Files
2025-11-30 08:41:42 +08:00

5.3 KiB

name, description, version
name description version
markdown-optimizer Optimize markdown files for LLM consumption by adding YAML front-matter with metadata and TOC, normalizing heading hierarchy, removing noise and redundancy, converting verbose prose to structured formats, and identifying opportunities for Mermaid diagrams. Use when preparing technical documentation, notes, research, or knowledge base content for use as LLM reference material or in prompts. 1.0.0

Markdown Optimizer

Optimize markdown documents to maximize information density and LLM parsing efficiency while preserving semantic meaning.

Optimization Approaches

Use the bundled script for initial optimization:

python scripts/optimize_markdown.py input.md output.md

The script automatically:

  • Adds YAML front-matter with title, token estimate, key concepts, and TOC
  • Normalizes heading hierarchy (ensures no skipped levels)
  • Removes noise (excessive horizontal rules, redundant empty lines)
  • Identifies diagram opportunities (process flows, relationships, architecture)
  • Generates structured metadata for LLM reference

Token estimates: The script adds metadata (~50-150 tokens) but identifies optimization opportunities that typically yield net reductions of 20-40% when manual optimizations are applied.

Manual Optimization (Apply After Automated)

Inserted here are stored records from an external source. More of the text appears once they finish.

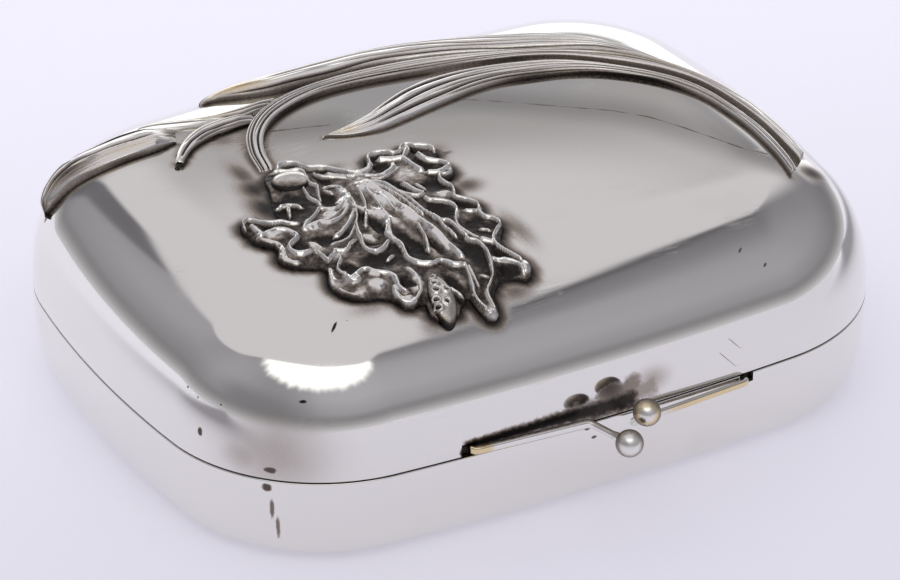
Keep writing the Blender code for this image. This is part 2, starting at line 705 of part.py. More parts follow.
def box_place(shares):
    """Plan place from shares of the half length and half width."""
    return Vector((shares[0] * HALF_LENGTH, shares[1] * HALF_WIDTH))


def smooth_run(points, count):
    """Even number of places on a smooth curve through the points."""
    padded = [2 * points[0] - points[1]] + points + [2 * points[-1] - points[-2]]
    run = []
    for step in range(count + 1):
        position = step / count * (len(points) - 1)
        index = min(int(position), len(points) - 2)
        share = position - index
        before, start, end, after = padded[index:index + 4]
        run.append(0.5 * (2 * start + share * (end - before)
                          + share ** 2 * (2 * before - 5 * start + 4 * end - after)
                          + share ** 3 * (3 * start - before - 3 * end + after)))
    return run


def relief_row(places, heights):
    """Closed row of a relief piece: over its top one way, and back along its seat."""
    top = [on_lid(place, CLEARANCE + RELIEF_EDGE + height) for place, height in zip(places, heights)]
    seat = [on_lid(place, CLEARANCE) for place in places]
    return top + seat[::-1]


def strand(name, section_shares, height, rows, columns, grooves, look, pivot):
    """Long relief piece between two smooth edges, with grooves along a rounded back."""
    first = smooth_run([box_place(section[0]) for section in section_shares], rows)
    second = smooth_run([box_place(section[1]) for section in section_shares], rows)
    rings = []
    for index, (edge, other) in enumerate(zip(first, second)):
        trim = min(STRAND_GAP / 2 / (other - edge).length, 1 / 4)
        from_end = min(index, rows - index) / rows
        rise = min(1, STRAND_START_SHARE + from_end / STRAND_RISE_SHARE)
        ends = math.sin(math.pi / 2 * rise)
        places, heights = [], []
        for column in range(columns + 1):
            across = column / columns
            places.append(edge + (other - edge) * (trim + (1 - 2 * trim) * across))
            back = math.sqrt(max(0, 1 - (2 * across - 1) ** 2))
            ripple = 1 - RIPPLE_SHARE * math.cos(2 * math.pi * grooves * across)
            heights.append(height * ends * back * ripple)
        rings.append(relief_row(places, heights))
    add_object(name, skin_mesh(name, rings), look, pivot)


def mound_mesh(name, centre, rim, ring_shares, seat_shares, height_at):
    """Relief piece that rises from a rim round its centre; height_at takes a place and its share."""
    top, seat = [], []
    for share in ring_shares:
        places = [centre + share * (place - centre) for place in rim]
        top.append([on_lid(place, CLEARANCE + RELIEF_EDGE + height_at(place, share))
                    for place in places])
    for share in seat_shares:
        seat.append([on_lid(centre + share * (place - centre), CLEARANCE) for place in rim])
    return skin_mesh(name, seat[::-1] + top)


def oval_mound(name, shares, height, look, pivot):
    """Low oval piece from its centre and the halves of its long and its wide way."""
    centre, long_half, wide_half = [box_place(share) for share in shares]
    rim = [centre + math.cos(turn) * long_half + math.sin(turn) * wide_half
           for turn in round_turns()]
    mesh = mound_mesh(name, centre, rim, MOUND_RING_SHARES, MOUND_RING_SHARES,
                      lambda place, share: height * math.sqrt(1 - MOUND_ROUND_SHARE * share ** 2))
    add_object(name, mesh, look, pivot)


def line_distance(place, start, end):
    """Distance of a plan place from the straight line between two others."""
    way = end - start
    along = min(1, max(0, (place - start).dot(way) / way.length_squared))
    return (place - start - along * way).length


def ruffled_leaf(look, pivot):
    """Broad leaf whose lobed rim curls up between hollows, with ribs that fan out from its stalk."""
    centre = box_place(LEAF_CENTRE_SHARES)
    corners = []
    for angle, reach_share in LEAF_RIM_SHARES:
        way = box_place((LEAF_SPAN_SHARES[0] * math.cos(math.radians(angle)),
                         LEAF_SPAN_SHARES[1] * math.sin(math.radians(angle))))
        corners.append(centre + reach_share * way)
    rim = smooth_run(corners + corners[:1], 2 * len(corners))[:-1]
    ridges = [[box_place(share) for share in ridge] for ridge in LEAF_RIDGE_SHARES]

    def height_at(place, _):
        hollow = 1
        for ridge in ridges:
            away = min(line_distance(place, start, end) for start, end in zip(ridge, ridge[1:]))
            hollow *= 1 - math.exp(-(away / LEAF_RIDGE_HALF_WIDTH) ** 2)
        return LEAF_HEIGHT * (1 - (1 - LEAF_FLOOR_SHARE) * hollow)

    mesh = mound_mesh("leaf_head", centre, rim, LEAF_RING_SHARES, LEAF_SEAT_SHARES, height_at)
    add_object("leaf_head", mesh, look, pivot)


def joint_pivot(name, place):
    empty = bpy.data.objects.new(name, None)
    empty.location = place
    bpy.context.scene.collection.objects.link(empty)
    return empty


def clear_scene():
    for item in list(bpy.data.objects):
        bpy.data.objects.remove(item, do_unlink=True)


def build_clasp(silver, gilt):
    """Both arms with their balls, each on an upright pivot in its notch."""
    lid_level = SEAM_HEIGHT + LID_ARM_RISE
    base_level = SEAM_HEIGHT - BASE_ARM_DROP
    arms = [
        ("lid", LID_ARM_ROOT_X, lid_level,
         Vector((LID_ARM_BEND_X, -HALF_WIDTH - LID_ARM_BEND_OUT - WIRE_WIDTH / 2, lid_level)),
         Vector((LID_BALL_X, -HALF_WIDTH - LID_BALL_OUT, SEAM_HEIGHT + LID_BALL_RISE))),
        ("base", BASE_ARM_ROOT_X, base_level,
         Vector((BASE_ARM_BEND_X, -HALF_WIDTH - BASE_ARM_BEND_OUT, base_level)),
         Vector((BASE_BALL_X, -HALF_WIDTH - BASE_BALL_OUT, SEAM_HEIGHT + BASE_BALL_RISE))),
    ]
    for owner, root_x, level, bend, ball in arms:
        place = Vector((root_x, -back_wall(root_x) + WALL / 2, level))
        pivot = joint_pivot(f"{owner}_arm_pivot", place)
        clasp_arm(f"{owner}_clasp_arm", root_x, level, bend, ball, silver, pivot)
        clasp_ball(f"{owner}_clasp_ball", ball, bend, gilt, pivot)


def build_relief(silver, pivot):
    """Plant in relief: a bundle of stems sweeps round the lid to a bud and a ruffled leaf."""
    strands = [
        ("main_stem", STEM_SECTION_SHARES, STEM_HEIGHT, 44, 6, 3),
        ("upper_leaf", UPPER_LEAF_SECTION_SHARES, UPPER_LEAF_HEIGHT, 34, 7, 2),
        ("middle_leaf", MIDDLE_LEAF_SECTION_SHARES, MIDDLE_LEAF_HEIGHT, 34, 6, 3),
        ("left_stem", LEFT_STEM_SECTION_SHARES, TENDRIL_HEIGHT, 6, 4, 1),
        ("tendril", TENDRIL_SECTION_SHARES, TENDRIL_HEIGHT, 12, 4, 1),
        ("bud", BUD_SECTION_SHARES, BUD_HEIGHT, 12, 8, 2),
    ]
    for name, section_shares, height, rows, columns, grooves in strands:
        strand(name, section_shares, height, rows, columns, grooves, silver, pivot)
    ruffled_leaf(silver, pivot)
    oval_mound("flower_cup", CUP_SHARES, CUP_HEIGHT, silver, pivot)
    oval_mound("seed_pod", POD_SHARES, POD_HEIGHT, silver, pivot)


def main():
    clear_scene()
    silver = material("silver_plate", (0.80, 0.79, 0.78), 0.12, 1.0)
    gilt = material("worn_plate", (0.78, 0.70, 0.56), 0.18, 1.0)
    steel = material("pin_steel", (0.55, 0.55, 0.56), 0.30, 1.0)
    fabric = material("velvet_lining", (0.03, 0.04, 0.10), 0.95, 0.0)
    base_shell(silver)
    base_bezel(silver)
    base_lining_band(fabric)
    base_floor_pad(fabric)
    hinge = joint_pivot("lid_hinge_axis", Vector((0, HINGE_Y, SEAM_HEIGHT)))
    lid_shell(silver, hinge)
    lid_lining_band(fabric, hinge)
    lid_pad(fabric, hinge)
    hinge_leaf("base_hinge_leaf", -1, silver, None)
    hinge_leaf("lid_hinge_leaf", 1, silver, hinge)
    hinge_pin(steel)
    build_clasp(silver, gilt)
    build_relief(silver, hinge)


main()
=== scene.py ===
"""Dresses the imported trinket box: silver plate skins, the plant in relief, clasp, hinge and velvet.

Lengths are in metres in the part's own frame: the underside's centre is the origin, the clasp looks
along -Y and +Z is up. Traces of the relief are in millimetres over the lid as if it were rolled out
flat, so that each ridge follows the pillow shape wherever it is laid.
"""

import math

import bmesh
import bpy
import numpy as np
from bpy.props import FloatProperty, FloatVectorProperty, PointerProperty
from bpy.types import Operator, Panel, PropertyGroup
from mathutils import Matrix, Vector


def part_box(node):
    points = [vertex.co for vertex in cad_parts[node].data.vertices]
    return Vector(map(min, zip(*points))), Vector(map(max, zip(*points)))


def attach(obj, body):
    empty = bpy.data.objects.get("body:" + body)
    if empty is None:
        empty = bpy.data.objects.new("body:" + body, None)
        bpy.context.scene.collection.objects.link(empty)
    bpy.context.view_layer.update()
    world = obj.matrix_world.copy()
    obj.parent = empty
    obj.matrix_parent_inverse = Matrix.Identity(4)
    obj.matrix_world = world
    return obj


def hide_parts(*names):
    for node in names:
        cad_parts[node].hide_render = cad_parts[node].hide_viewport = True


bl_info = {
    "name": "Trinket Box",
    "version": (1, 0, 0),
    "blender": (4, 5, 0),
    "location": "3D View > Sidebar > Trinket Box",
    "description": "Builds the looks of a silver plated trinket box round its packed parts",
    "category": "Object",
}

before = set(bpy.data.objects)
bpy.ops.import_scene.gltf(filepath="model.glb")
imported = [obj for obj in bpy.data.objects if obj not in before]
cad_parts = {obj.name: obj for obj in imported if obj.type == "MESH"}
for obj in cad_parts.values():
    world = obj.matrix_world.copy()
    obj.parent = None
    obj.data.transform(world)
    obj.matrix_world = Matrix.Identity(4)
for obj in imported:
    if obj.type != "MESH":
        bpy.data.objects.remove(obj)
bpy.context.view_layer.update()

MM = 0.001
GOLDEN_TURN = 2.39996
FRONT_ONLY = -0.045  # only the front wall lies beyond this


def length(name, description, default):
    return FloatProperty(name=name, description=description, default=default, unit='LENGTH', precision=5)


def share(name, description, default):
    return FloatProperty(name=name, description=description, default=default, subtype='FACTOR',
                         min=0.0, max=1.0)


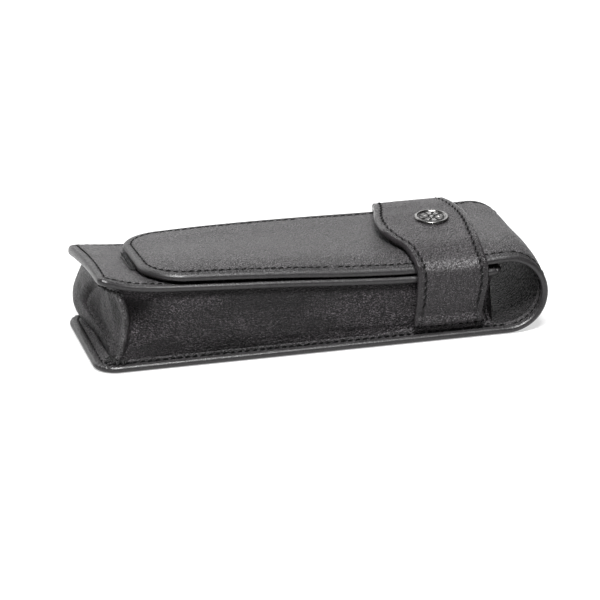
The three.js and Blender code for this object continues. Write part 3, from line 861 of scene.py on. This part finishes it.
class GussetLine:
    """Places on the gusset wall: u along it from the front side of the mouth, t up it from 0 to 1."""

    def __init__(self):
        self.line = np.array([[*places, (share, 0)] for *places, share in GUSSET_LINE])
        self.stations = run_along(self.line[:, 0])
        self.length = self.stations[-1]

    def at(self, row, u):
        return smooth_line(u, self.stations, self.line[:, row])

    def out(self, u):
        """Outward direction in plan at the wall's foot."""
        return left_of(unit(self.at(0, u + LOOK) - self.at(0, u - LOOK)))

    def wall(self, u, t, offset=0.0):
        """A point on the wall, offset outwards."""
        foot, middle, head, peak = (self.at(row, u) for row in range(4))
        t = np.asarray(t, float)
        power = math.log(0.5) / np.log(peak[..., 0])
        swell = np.sin(math.pi * np.clip(t, 0, 1) ** power)[..., None]
        plan = foot + (head - foot) * t[..., None] + (middle - (foot + head) / 2) * swell
        side = smooth((foot[..., 0] + 64) / 12) * smooth((52 - foot[..., 0]) / 12)
        relief = -0.6 * bump(t, 0.1, 0.09) * side + self.creases(u, t)
        plan = plan + self.out(u) * (relief + offset)[..., None]
        head_z = front_under(head[..., 0], head[..., 1] * 0.97)
        return np.concatenate([plan, (WALL_FOOT + t * (head_z - WALL_FOOT))[..., None]], -1)

    def creases(self, u, t):
        """Soft irregular folds, sharp ones at the closed end's corner, and long ones low on the sides."""
        up = t * WALL_HIGH
        soft = waves(u, up, 17, 11) * 0.14 + waves(u, up, 6, 12) * 0.06 + waves(u * 0.3, up, 2.4, 13) * 0.03
        tall = np.sin(math.pi * np.clip(t, 0, 1))
        total = soft * tall
        ridge = self.stations[RIDGE]
        total = total + 1.5 * np.exp(-np.abs(u - ridge) / 0.9) * tall**0.7
        total = total - 2.3 * bump(u, ridge - 3.4, 2.1) * tall**0.8
        total = total + 0.35 * np.exp(-np.abs(u - ridge - 4.0) / 0.8) * bump(t, 0.84, 0.16)
        total = total - 0.5 * bump(u, ridge + 7.0, 2.6) * bump(t, 0.9, 0.3)
        fold = fold_place(u, t)
        total = total + (1.5 * np.exp(-np.abs(fold) / 1.2) - 2.0 * bump(fold, 4.2, 2.4)) * tall
        total = total - 0.5 * bump(fold, -5.0, 3.4) * tall
        for centre, share, length, slope, depth in CREASES:
            total = total - depth * bump(u, centre, length) * bump(t, share + slope * (u - centre), 0.03)
        return total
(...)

After running the script, review and apply manual optimizations:

  1. Review suggested_diagrams in front-matter - Create Mermaid diagrams for flagged sections
  2. Convert verbose prose to structured formats - Use tables, definition lists where appropriate
  3. Consolidate redundant examples - Merge similar code examples
  4. Strip unnecessary emphasis - Remove excessive bold/italic that doesn't add semantic value

Consult references/optimization-patterns.md for detailed patterns and examples.

Workflow

For Single Documents

  1. Run automated optimizer:

    python scripts/optimize_markdown.py document.md document-optimized.md
    
  2. Review output, especially:

    • suggested_diagrams - sections flagged for visualization
    • concepts - verify key topics are captured
    • toc - ensure structure is logical
  3. Apply manual optimizations using patterns from references/optimization-patterns.md

  4. Create Mermaid diagrams for suggested sections

  5. Verify all key information preserved

For Multiple Documents

When optimizing related documents, add relationship metadata:

---
title: "API Authentication"
related_docs:
  - api-reference.md
  - security-guide.md
dependencies:
  - python>=3.8
  - requests
---

This helps LLMs understand document connections when used as references.

Front-Matter Schema

The optimizer generates this structure:

---
title: "Document Title"              # From first H1 or filename
tokens: 1234                         # Estimated token count
optimized_for_llm: true              # Optimization flag
concepts:                            # Top 5 key concepts/topics
  - ConceptA
  - ConceptB
toc:                                 # Table of contents
  - Heading 1
    - Heading 2
      - Heading 3
suggested_diagrams:                  # Sections that could use visualization
  - section: "Section Name"
    type: flowchart                  # or: graph, architecture
---

Add manually when relevant:

related_docs: [file1.md, file2.md]  # Document relationships
dependencies: [tool1, tool2]         # Required tools/libraries
audience: developers                 # Target audience
status: published                    # Document status

Diagram Integration

When front-matter suggests diagrams, create them using Mermaid syntax. Common patterns:

Process Flow (type: flowchart)

flowchart TD
    A[Start] --> B[Step 1]
    B --> C{Decision?}
    C -->|Yes| D[Step 2]
    C -->|No| E[Alternative]

Relationships (type: graph)

graph LR
    A[Component A] --> B[Component B]
    A --> C[Component C]
    D[Component D] --> A

Architecture (type: architecture)

graph TB
    subgraph Frontend
        A[UI]
    end
    subgraph Backend
        B[API]
        C[Database]
    end
    A --> B
    B --> C

See references/optimization-patterns.md for comprehensive diagram patterns.

Best Practices

Do:

  • Run automated optimizer first to establish baseline
  • Review suggested diagrams - they often highlight unclear prose
  • Preserve all semantic information
  • Test that code examples still work
  • Verify cross-references remain intact

Don't:

  • Optimize creative writing or legal documents
  • Remove explanatory context that aids understanding
  • Over-compress at expense of clarity
  • Apply to already-concise technical specs

Quality Verification

After optimization, confirm:

  1. Front-matter is complete and accurate
  2. Key information preserved
  3. Logical flow maintained
  4. Token count reduced or value added
  5. Document is more scannable

Integration with Other Skills

Optimized markdown works well as:

  • Reference material loaded by other skills (references/ directories)
  • Input to prompt construction
  • Knowledge base entries
  • Technical documentation ingested by LLMs

Store optimized documents in skill references/ directories when they provide domain knowledge that Claude should access on-demand.